Now let’s talk arrangement energy. Use automation to bring the loop to life over the 8 bars. You can automate an Auto Filter on the break lane so the top end opens gradually into bar 8. You can increase Saturator drive by a dB or two during the build. You can add a little reverb to a snare fill, then cut it dry again on the drop. You can even narrow the drum width early on and broaden it slightly before impact, then snap back to a more mono-focused, club-safe low end when the drop lands.

That’s how you make a drum section feel composed instead of just repeated. A smart DnB shape might be filtered, sparse drums in bars 1 to 4, a fuller swing groove in bars 5 and 6, a fill in bar 7, and a pickup or impact in bar 8. Keep it practical. You’re not scoring a film trailer here. You’re directing energy into a heavy groove.

And don’t forget the low end. Even though this lesson is about swing, the drum and bass relationship has to be intentional. Check the drums in mono with Utility. Make sure the break isn’t carrying low-end mud. Make sure the kick and sub aren’t constantly smashing into each other unless that overlap is part of the sound. A good rule is that if the bassline owns the sub, the kick should stay shorter and more present. If the kick is longer in the low-mid area, then the bassline needs to leave more room. The groove should feel deliberate, not crowded.

A few common mistakes to avoid here. First, don’t over-apply groove to everything. If the kick and snare are too loose, the whole track can fall apart. Let the hats, ghosts, and break chops carry most of the swing. Second, don’t use a full break loop without control. Slice it into roles so the body and texture can be treated separately. Third, don’t let break lows fight your kick and sub. High-pass that lane. Fourth, don’t over-randomize. DnB groove should feel alive, not unstable. And fifth, don’t forget arrangement variation. Even tiny changes every two bars can make the loop feel like a real phrase.

If you want a darker or heavier DnB flavor, there are a few extra moves that work really well. Keep the kick short and aggressive if your bass is a reese or neuro-style mid-bass. Use a darker break source and gently roll off some top end for a shadowy feel. Add a quiet rim or click on off-beats for a stalking, mechanical vibe. Let the main snare stay straight while the break chops sit just a touch late. Use Drum Buss carefully to add density. And when you’re building tension, automate a high-pass rise on the break lane, then drop it out hard on the downbeat. That contrast can hit really hard.

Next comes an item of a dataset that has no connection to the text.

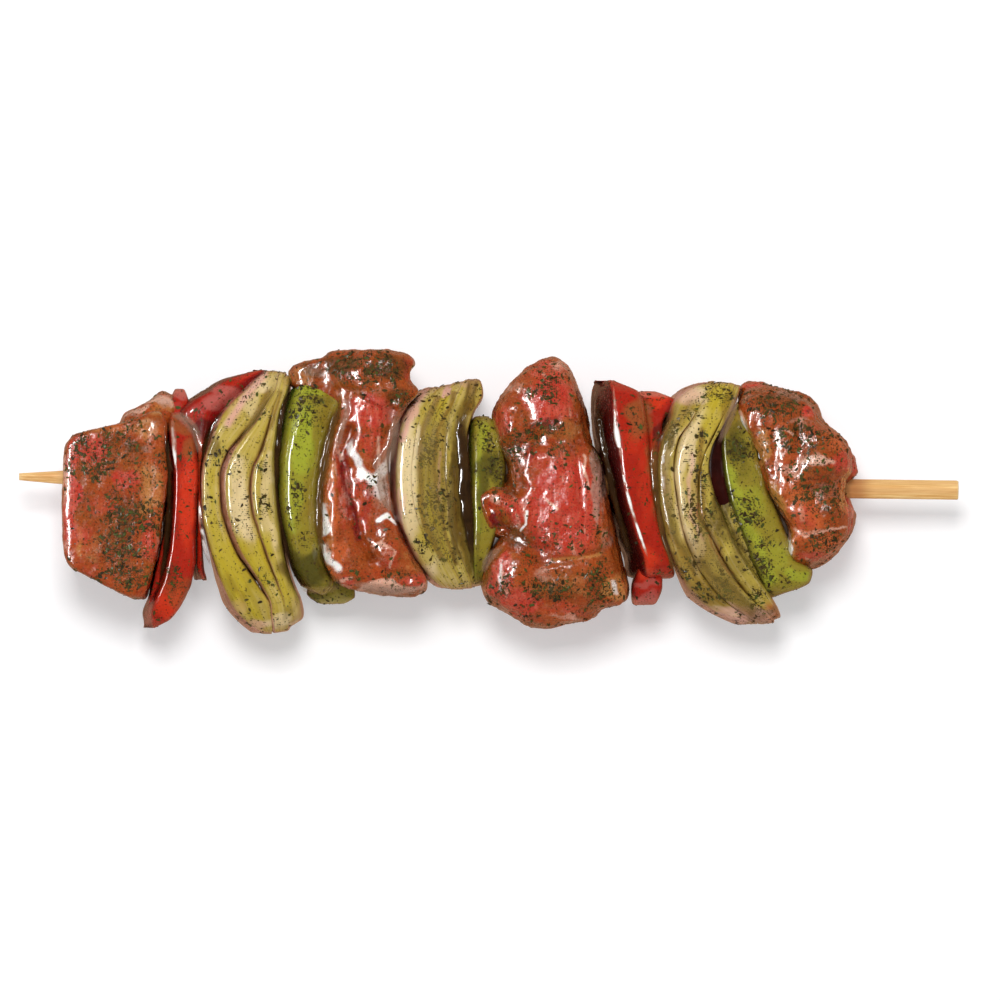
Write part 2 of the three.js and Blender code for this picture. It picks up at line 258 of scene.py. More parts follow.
def loft(shape, rows, cols):
    # rings between the west and the east side, each side run through from its lowest to its
    # highest mark, so that an end may slant. A pole closes each end, and each column of a ring
    # is stretched to the height of the roof above it
    s = {**loftDefaults, **shape}
    west, east = plan(s["west"]), plan(s["east"])
    westMarks, eastMarks = west[:, ::-1], east[:, ::-1]
    lowW, highW, lowE, highE = (m(side[:, 1]) for side in (west, east) for m in (np.min, np.max))
    low, high = (lowW + lowE) / 2, (highW + highE) / 2
    # rows are spaced by the length of the middle line, so the blunt ends get their share
    turn = np.linspace(-np.pi / 2, np.pi / 2, 2001)
    v = np.sign(np.sin(turn)) * np.abs(np.sin(turn)) ** (2 / s["bluntHigh"])
    cap = np.clip(np.cos(turn), 0, 1) ** (2 / s["bluntHigh"])
    y = low + (high - low) * (v + 1) / 2
    mid = (through(westMarks, np.clip(y, lowW, highW)) + through(eastMarks, np.clip(y, lowE, highE))) / 2
    tall = cap * (s["top"] - s["bottom"]) / 4
    step = np.sqrt(np.diff(y) ** 2 + np.diff(mid) ** 2 + np.diff(tall) ** 2)
    length = np.concatenate([[0], np.cumsum(step)])
    v = np.interp(np.linspace(0, length[-1], rows + 2)[1:-1], length, v)
    y0 = lowW + (highW - lowW) * (v + 1) / 2
    y1 = lowE + (highE - lowE) * (v + 1) / 2
    press = s["overlap"] + s["endOverlap"] * smooth(*s["pressed"], np.abs(v))
    x0, x1 = through(westMarks, y0) - press, through(eastMarks, y1) + press
    capWide = (1 - np.abs(v) ** s["bluntWide"]) ** (1 / s["bluntWide"])
    capHigh = (1 - np.abs(v) ** s["bluntHigh"]) ** (1 / s["bluntHigh"])
    halfHigh = (s["top"] - s["bottom"]) / 2
    across, up = sectionCurve(cols, np.median(x1 - x0) / 2, halfHigh, s["squareTop"], s["squareLow"])
    place = (across + 1) / 2
    roofAt, roofFall = np.array(s["roof"], float).T
    roof = sum(np.interp(place + shift, roofAt, roofFall) for shift in (-0.03, -0.01, 0.01, 0.03)) / 4
    v, y0, y1, x0, x1, capWide, capHigh = (a[:, None] for a in (v, y0, y1, x0, x1, capWide, capHigh))
    narrow = 1 - s["taper"] * (1 - up) / 2
    y = (y0 + y1) / 2 + across * capWide * (y1 - y0) / 2
    x = (x0 + x1) / 2 + across * narrow * capWide * (x1 - x0) / 2
    x = x + s["under"] * (1 - up) / 2 + (s["belly"] + s["bellyEnds"] * v ** 2) * (1 - up ** 2)
    ceiling = s["top"] - roof - s["drop"] * v ** 2
    z = s["bottom"] + (ceiling - s["bottom"]) * (1 + up * capHigh) / 2
    grid = np.stack([x, y, z], -1)
    first = grid[0].mean(0) * [1, 0, 1] + [0, low, 0]
    last = grid[-1].mean(0) * [1, 0, 1] + [0, high, 0]
    points = np.concatenate([[first], grid.reshape(-1, 3), [last]])
    flank = smooth(*s["flankTop"], up) * smooth(*s["flankEnd"], np.abs(v) + 0 * x)
    every = lambda a, b, c: np.concatenate([[b], (a * np.ones_like(x)).ravel(), [c]])
    marks = {"side": every(across, 0, 0), "along": every(v, -1, 1)}
    for name, inward, half in (("left", place, across < 0), ("right", 1 - place, across > 0)):
        share = s[name + "Face"]
        face = smooth(share + s["faceEdge"], share - s["faceEdge"], inward) if share else 0 * place
        marks[name] = every(np.maximum(face, half * flank), 0, 0)
    return points, marks


# shader helpers
def colour(hexText):
    # display colour to the linear one that sockets take
    rgb = np.array([int(hexText[i:i + 2], 16) for i in (1, 3, 5)]) / 255
    lin = np.where(rgb <= 0.04045, rgb / 12.92, ((rgb + 0.055) / 1.055) ** 2.4)
    return (*lin, 1.0)


def put(tree, socket, value):
    if isinstance(value, bpy.types.NodeSocket):
        tree.links.new(value, socket)
    else:
        socket.default_value = colour(value) if isinstance(value, str) else value


def add(tree, kind, props=None, **values):
    # a node with its properties and socket values set
    made = tree.nodes.new(kind)
    for key, value in (props or {}).items():
        setattr(made, key, value)
    for key, value in values.items():
        put(tree, made.inputs[key.replace("_", " ")], value)
    return made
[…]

Here’s a fast practice challenge. Build a 170 BPM Drum Rack with kick, snare, break chop, and ghost hat lanes. Program an 8-bar loop with snare on 2 and 4 and a simple kick pattern. Add one chopped amen-style lane and extract or apply groove from it. Set groove differently per lane, with light swing on the kick, very light or no swing on the snare, and stronger swing on the hats and break chops. Add at least one ghost-note variation every two bars. Put EQ Eight on the break lane and high-pass it so it doesn’t compete with the kick. Then automate one thing into bar 8, like a filter rise, saturation increase, or a short reverb fill. Finally, listen to the loop with a reese or sub underneath. If it still feels good with bass in place, you’ve done it right.

The goal is to end up with something that feels like a real jungle or roller foundation, not just a sketch. When you get the balance right, the drums feel jungly, modern, and ready to carry a serious bassline. Swing, but controlled. Human, but disciplined. That’s the sweet spot.

If you take one thing from this lesson, let it be this: build the groove around a clear backbone, then use the Groove Pool and your rack lanes to bring the motion to life. Keep the low end clean, keep the phrasing moving, and let each rhythmic voice do its job. That’s how you turn a simple loop into something that feels like a record.